Now here's where Enterprise got truly clever. They didn't just measure satisfaction - they made it career-defining.

ESQi scores became directly tied to performance evaluations and career advancement. Since 99.9% of Enterprise executives started as management trainees behind the counter, everyone understood the connection between customer satisfaction and their own success.

Transparency as a weapon

ESQi results were published company-wide. Every branch could see exactly where they ranked against everyone else. No hiding behind corporate averages.

Accountability at every level

Branch managers knew their careers depended on those scores. This wasn't about hoping for good service - it was about engineering it through systematic measurement and career incentives.

Their Results Speak

The numbers don't lie:

  • Enterprise dominated J.D. Power rankings for three consecutive years (2021-2023)

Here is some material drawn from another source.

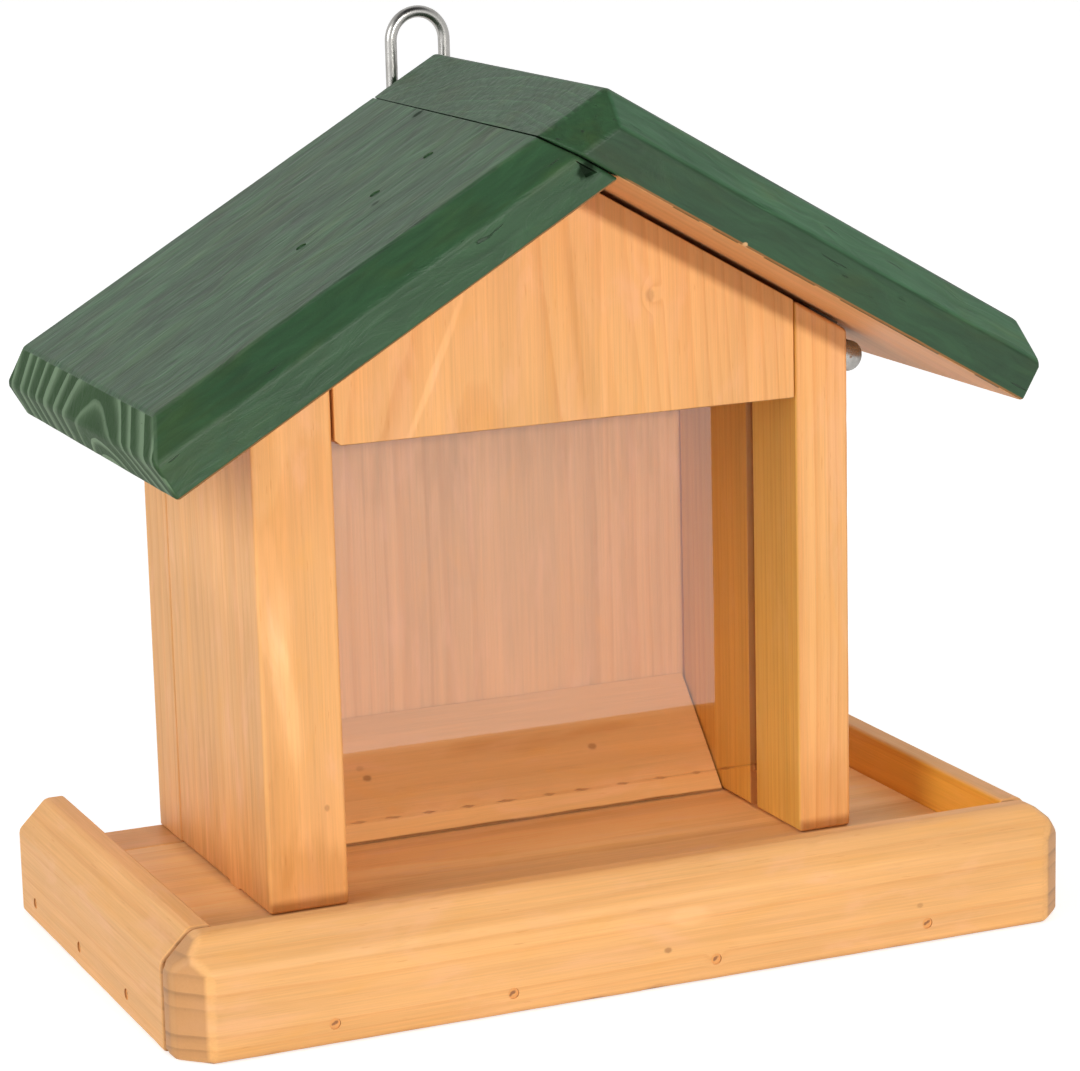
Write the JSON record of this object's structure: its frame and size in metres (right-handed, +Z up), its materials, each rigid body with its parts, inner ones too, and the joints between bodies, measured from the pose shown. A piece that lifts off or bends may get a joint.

  • They Scored 866 points in 2023 vs industry average of 843

  • Even their 2024 second-place ranking of 729 significantly outperformed the industry average of 688

  • Internal satisfaction rate of 97%

What This Means for Your Business

Enterprise's approach teaches us three critical lessons about retention engineering:

  1. Measure what matters most: They focused on "completely satisfied" because that's where the retention magic happens

  2. Make it personal: When individual career success depends on customer satisfaction, behaviour changes dramatically

  3. Create transparency: When everyone can see the results, competitive dynamics drive continuous improvement

The beauty of Enterprise's system isn't just that it works, it's that it's replicable. Any business can implement satisfaction-based performance metrics. Any company can tie career advancement to customer outcomes.

Retention Architecture

What fascinates me most is how Enterprise built a self-reinforcing system. Happy customers led to career advancement, which attracted talent focused on customer service, which created even happier customers.

They didn't just hope for customer loyalty - they architected it through measurement, accountability, and career incentives.

Their recent slip to second place doesn't diminish what they built. It just shows that even the best systems need constant attention and evolution.

Your Turn

Here's the question every business leader should ask: What would happen if career advancement in your organisation depended entirely on customer satisfaction scores?

That's the Enterprise difference. That's retention engineering in action.